Tertiary support was provided on an ad hoc basis from the time that the first Bridging Year students applied and were accepted to university. This was formalized in 2010 with the launch of the Tertiary Support Programme.

Since 2006, SAEP had had a vision of creating a research and development hub or "think-and-do" tank but lacked funding for it. In 2011 it became a reality with a small three-year grant from the National Lottery. It grew considerably in 2013 thanks to funding from the STARS Foundation Impact Award for Education.

SAEP recognized the importance of academic and career counseling at an early stage, and began a formal programme when it cofounded Inkanyezi in collaboration with its UCT partner organization TeachOut. In 2013, SAEP's social worker, who has experience and expertise in career counseling, developed this programme which has a focus on capacity building for high school life orientation teachers.

== Awards ==
SAEP was awarded an 'impact award' by the international STARS Foundation in both 2012 and 2013. In 2012 SAEP received the regional runner-up award for excellent service provision and effective management. In 2013 SAEP received the 2013 Stars Runner Up Award for Education in Africa / Middle East. The Stars Awards recognize and reward effective, well-managed local organisations working to improve child health, education, protection and WASH (water, sanitation and hygiene) in the countries with the highest under-five child mortality.

Also in 2012, SAEP's Early Childhood Development Programme received a national Impumelelo Innovation Award for its replicable model and track record of poverty impact. The same year, Jane Keen, SAEP Director, was named one of the three national Education Finalists for the Shoprite Checkers Women of the Year Award in recognition of her lifelong commitment to improving the lives of marginalized children.

In 2008, SAEP's Early Childhood Development Programme won an ABSA/Sowetan award as runner up Western Cape Resource Training Organization of the Year. Also in 2008, SAEP (USA)'s founder, Norton Tennille, won the national Inyathelo Award for Exceptional Philanthropy for his groundbreaking work in education in the schools of Philippi and neighbouring townships.

== SAEP's Vision and Mission ==
SAEP's vision is "A generation of motivated South African youth, equipped with education and life skills in order to maximise their potential, and contribute to society.

SAEP's mission is "To prepare and motivate children and youth from under-resourced communities to thrive by providing education, life skills and psycho-social support" through its learning programmes.

== SAEP’s Objectives ==
SAEP's overall organizational objectives are:
- To increase access to quality early childhood education in township communities;
- To significantly improve academic achievement in township high schools;
- To expand the horizons of, build the confidence of, and empower township youth through career guidance and enrichment programmes;
- To enhance the likelihood of tertiary entrance and retention among township youth and to improve tertiary graduation rates among these youth;
- To share knowledge and collaborate with other organisations working for change in South African education, and together advocate for improved service delivery in the sector.

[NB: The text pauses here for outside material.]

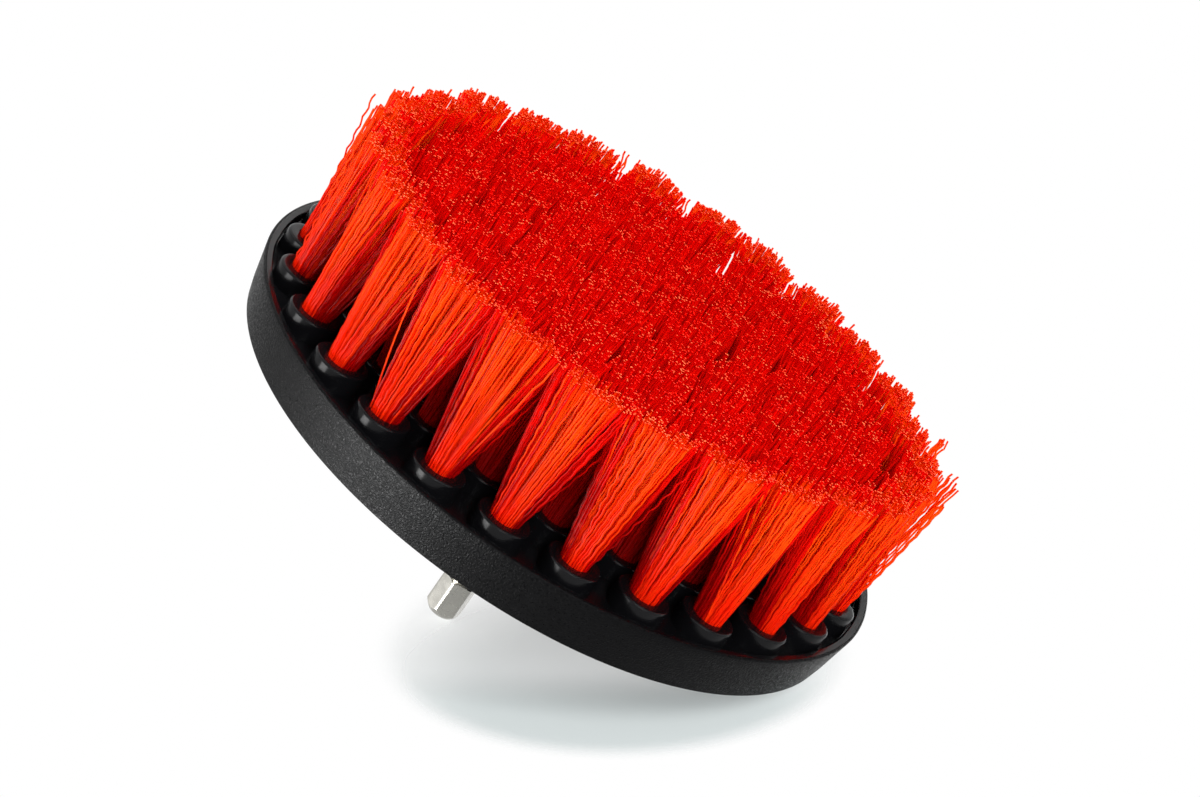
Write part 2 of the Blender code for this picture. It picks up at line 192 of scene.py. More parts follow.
def black_plastic(name, colour, gloss, roughness, patch_size, grain, grain_size, grain_depth):
    """Moulded black plastic: roughness varies by a patch, and the tool's grain is a bump."""
    material, nodes, links = new_material(name)
    shader = nodes["Principled BSDF"]
    shader.inputs["Base Color"].default_value = (*colour, 1.0)
    shader.inputs["Specular IOR Level"].default_value = gloss
    patches = noise_at(nodes, links, patch_size, 3.0)
    links.new(spread(nodes, links, patches, *roughness), shader.inputs["Roughness"])
    bump = nodes.new("ShaderNodeBump")
    bump.inputs["Strength"].default_value = grain
    bump.inputs["Distance"].default_value = grain_depth
    links.new(noise_at(nodes, links, grain_size, 3.0), bump.inputs["Height"])
    links.new(bump.outputs["Normal"], shader.inputs["Normal"])
    return material


polished_black = black_plastic(
    "polished_black", (0.002, 0.002, 0.0024), 0.16, (0.14, 0.2), 9.0 * MM, 0.15, 2.5 * MM, 0.03 * MM
)
grained_black = black_plastic(
    "grained_black", (0.0012, 0.0012, 0.0014), 0.042, (0.26, 0.6), 0.4 * MM, 1.0, 0.32 * MM, 0.16 * MM
)
POLISHED, GRAINED = 0, 1


def make_plate():
    """Rim and dish, bosses with their holes, hub, and the recesses between the spokes."""
    bm = bmesh.new()
    land = RIM_EDGE + LAND_ROUND
    inner_rim = [(DISH_RADIUS, DISH_FLOOR)]
    inner_rim += arc((LAND_INNER + LAND_ROUND, land), LAND_ROUND, 180.0, 270.0)
    inner_rim += [(RIM_RADIUS - LAND_ROUND, RIM_EDGE)]
    dish_edge, land_end = turned_band(bm, inner_rim, RIM_STEPS, finish=POLISHED)
    lean = (RIM_RADIUS - BACK_RADIUS) / (PLATE_BACK - RIM_EDGE)
    outer_wall = arc((RIM_RADIUS - LAND_ROUND, land), LAND_ROUND, -90.0, 0.0)
    for share in (0.25, 0.5, 0.75):
        height = land + (PLATE_BACK - BACK_ROUND - land) * share
        outer_wall.append((RIM_RADIUS - lean * (height - land), height))
    outer_wall += arc((BACK_RADIUS - BACK_ROUND, PLATE_BACK - BACK_ROUND), BACK_ROUND, 0.0, 90.0, 8)
    wall_start, back_edge = turned_band(bm, outer_wall, RIM_STEPS, finish=GRAINED)
    bridge(bm, land_end[0], wall_start[0], GRAINED)

    boss = [(BOSS_FOOT, DISH_FLOOR)]
    boss += arc((BOSS_RADIUS - BOSS_ROUND, BOSS_TOP + BOSS_ROUND), BOSS_ROUND, 0.0, -90.0, 6)
    boss += arc((HOLE_RADIUS + HOLE_ROUND, BOSS_TOP + HOLE_ROUND), HOLE_ROUND, -90.0, -180.0, 3)
    boss += [(HOLE_RADIUS, HOLE_END)]
    floor_edges = dish_edge[1]
    for _, angle, radius in tuft_places():
        centre = (radius * math.cos(angle), radius * math.sin(angle))
        foot, hole = turned_band(bm, boss, BOSS_STEPS, centre, POLISHED)
        floor_edges += foot[1]
        bm.faces.new(hole[0])
    flat_face(bm, floor_edges, POLISHED)

    hub = arc((HUB_FOOT + HUB_FILLET, PLATE_BACK + HUB_FILLET), HUB_FILLET, -90.0, -180.0)
    hub += arc((HUB_RADIUS - HUB_ROUND, HUB_TOP - HUB_ROUND), HUB_ROUND, 0.0, 90.0)
    hub_foot, hub_edge = turned_band(bm, hub, RIM_STEPS // 3, finish=GRAINED)
    socket = circle(6, SOCKET_ACROSS_FLATS / 2.0 / math.cos(math.pi / 6.0))
    mouth, mouth_edges = loop_of(bm, socket, HUB_TOP)
    bottom, _ = loop_of(bm, socket, HUB_TOP - SOCKET_DEPTH)
    bridge(bm, mouth, bottom, GRAINED)
    bm.faces.new(bottom).material_index = GRAINED
    flat_face(bm, hub_edge[1] + mouth_edges, GRAINED)

    back_edges = back_edge[1] + hub_foot[1]
    for k in range(SPOKES):
        loops = []
        bottom_inset = RECESS_LIP[-1][0] + RECESS_DRAFT
        for inset, depth in RECESS_LIP + ((bottom_inset, RECESS_DEPTH),):
            loops.append(loop_of(bm, recess_outline(k, inset), PLATE_BACK - depth))
            if len(loops) > 1:
                bridge(bm, loops[-2][0], loops[-1][0], GRAINED)
        back_edges += loops[0][1]
        bm.faces.new(loops[-1][0]).material_index = GRAINED
    flat_face(bm, back_edges, GRAINED)
    plate = piece_from(bm, "moulded_plate", (polished_black, grained_black))
    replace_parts(plate, "base_plate")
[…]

== SAEP Programmes (from 2019) ==
SAEP employs a community-driven approach. All the programmes have developed in response to specific needs expressed by learners, teachers or principals in the Philippi community. The offerings include:
- The Early Childhood Development Programme, works with under-resourced centres in Philippi through centre capacitation and compliance in order for them to be recognised and be registered by the Department of Social Development. The ECD Programme help the educare centres develop into sustainable, quality education providers through long-term mentoring relationships, ongoing staff training, provision of educational materials and guidance, and infrastructural and nutritional support. This impacts 0 to 5-year-old children.
- The Hope Scholars Programme, helps Grade 8 and 9 learners transition into secondary school through extended experiential learning, career guidance, and mentoring & enrichment activities. This impacts trades 8 and 9 learners from partner schools.
- The Bridging Year Programme, prepares promising recent matriculants for success in tertiary education through intensive tutoring on 21st century skills, critical thinking, career advisement, and life orientation. The programme also provides leadership training, computer and digital literacy skills and psycho-social support. This impacts post-matric students, all of whom are from under-resourced schools. SAEP has partnered with the Cape Peninsula University of Technology (CPUT) Second Chance Programme for the students' subject rewrite of their previous matric results.
- The Tertiary Support Programme, which provides psycho-social counselling, financial support and professional career mentorship to promote tertiary retention and ensure success and completion in higher education.

Prior to 2019, SAEP also ran the following programmes, but the programmes were terminated due to insufficient funding:

- The ADT Teach Programme, which uses innovative mobile computer labs to teach advanced computerskills to secondary school learners in grades 10–12. This used to be, in majority, funding by ADT Tyco South Africa.
- The Arts Outreach Programme, which runs after-school workshops for primary and secondary school learners in a variety of artistic disciplines, including creative writing, visual art, drama, dance, and music, and takes participating learners on cultural excursions.
- The Environmental Education Programme, which runs after-school environmental awareness clubs for secondary school learners.
- The Career Connections Programme, which trains Life Orientation teachers in career guidance, supports schools to develop career resource libraries, and provides direct career guidance to Grade 9 and 11 learners with the help of trained peer mentors.

== The Impact Centre: Monitoring & Evaluation, and the Impact Centre Consulting ==
SAEP has an Impact Centre, a research and development hub, which supports and develops the educational programmes and contributes to the broader conversation on education in South Africa. The Impact Centre is also responsible for the monitoring and evaluation reporting for the entire organisation. In 2016, SAEP established the Impact Centre Consulting, its sustainability arm to help generate unrestricted income revenue stream for the organisation by developing monitoring and evaluation modules for small to medium size organisations using cloud-based CRM, Salesforce.